Lembro bem daquele dia em outubro de 1973. Foi uma guerra repentina. A gente estava em casa com um casal de amigos no jejum de 26 horas do Yom Kippur.

Começamos a ouvir barulho na rua, soou o alarme, ligamos o rádio, e os militares estavam sendo convocados.

Fui correndo para a cozinha, preparei dois sanduíches de queijo e tomate para o meu marido. E ele não quebrou o jejum, só comeu quando surgiu a primeira estrela.

Ficou seis meses longe.

PAÍS SEM GUERRA

Viemos pela primeira vez ao Brasil, um país que não tem guerra, em 1974 -minha mãe já morava aqui e já tinha a Casa Búlgara [onde vende burekas até hoje, aquelas roscas recheadas de batata].

Abri uma filial sabe onde? Na Barão de Capanema, nos Jardins. Eu podia estar rica.

Aprendi a falar português lendo jornal e assinalando palavras que eu não entendia. Mas não me adaptei e voltamos para Israel.

Viemos de novo ao Brasil em 1987, com visto permanente.
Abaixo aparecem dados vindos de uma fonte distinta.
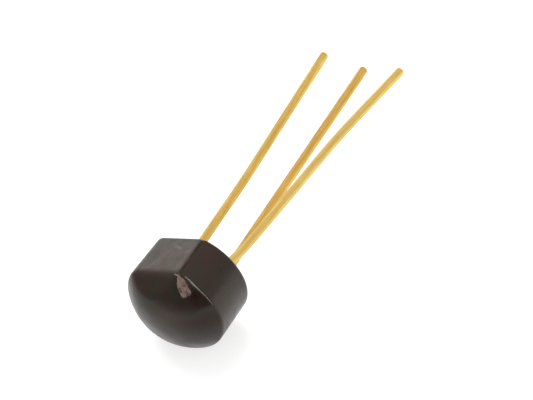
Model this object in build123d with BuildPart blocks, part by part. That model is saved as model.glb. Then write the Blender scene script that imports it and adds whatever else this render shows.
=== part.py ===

Em 1991, abrimos o que hoje é o restaurante Delishop no Bom Retiro, bem perto de casa. Abrimos como rotisseria, mas os clientes comiam em pé, no balcão.

Tive de trazer prato, talher, mesa do meu apartamento.

Hoje, meu filho Nir cozinha. Ele cozinha muito bem.

CADERNO DE RECEITAS

Meu marido comprou um gravador para minha mãe traduzir o caderno de receitas da minha avó, que está escrito em búlgaro. Eu sei ler búlgaro, mas só letra de fôrma, e está tudo em letra de mão.

Preciso me apressar, minha mãe já tem 85 anos.

O caderno já está com a cor marrom nas folhas, daqui a pouco não vai dar nem para decifrar o que está escrito.

A receita do pudim está no caderno -leva leite, açúcar, ovos e só. Eu via minha avó fazer e minha mãe diz que a bisavó dela já fazia.

Naquela época, quando a minha família chegou a Israel, fazia-se em lata de tomate. A gente cortava as latas e fazia dentro porque éramos refugiados da guerra, não tínhamos as fôrmas.

Lembro bem da minha bisavó, eu ficava na cozinha enquanto ela fazia burekas. Ela me dava pedaços de massa.

ANO-NOVO JUDAICO

Somos de uma família judaica tradicional e laica, mas respeitamos as festas. Vou para a cozinha na quinta e passo quatro dias trabalhando para o Ano-Novo judaico, sem falar com ninguém.

Neste ano, minha mãe não tem forças para fazer as fritas da praça. É muito trabalho. Você precisa cozinhar só a parte branca do alho-poró, espremer muito bem com a mão e moer. Depois colocar um punhado de carne, ovos, sal e pimenta e fritar.

Em maio, fiz para a festa de cem anos de um cliente. Hoje [no último dia 6], recebi uma encomenda de uma entrada romena e búlgara que eu servia antigamente. Um senhor fez 90 anos e a mulher dele queria que eu preparasse um almoço especial.

São ovas de carpa feitas como uma maionese, batidas por uma hora na mão. Chama-se ikra. O peixeiro tira as ovas da carpa viva, no aquário. Depois tem de salgar por 48 horas e bater na mão como maionese, gota por gota de óleo e sal. Só.

Vira um creme que se come com cebola crua picada, azeitona preta e pão preto. É um caviar de pobre, mas dez vezes mais gostoso.

São receitas de família que fazemos até hoje. Receitas que não podem se perder.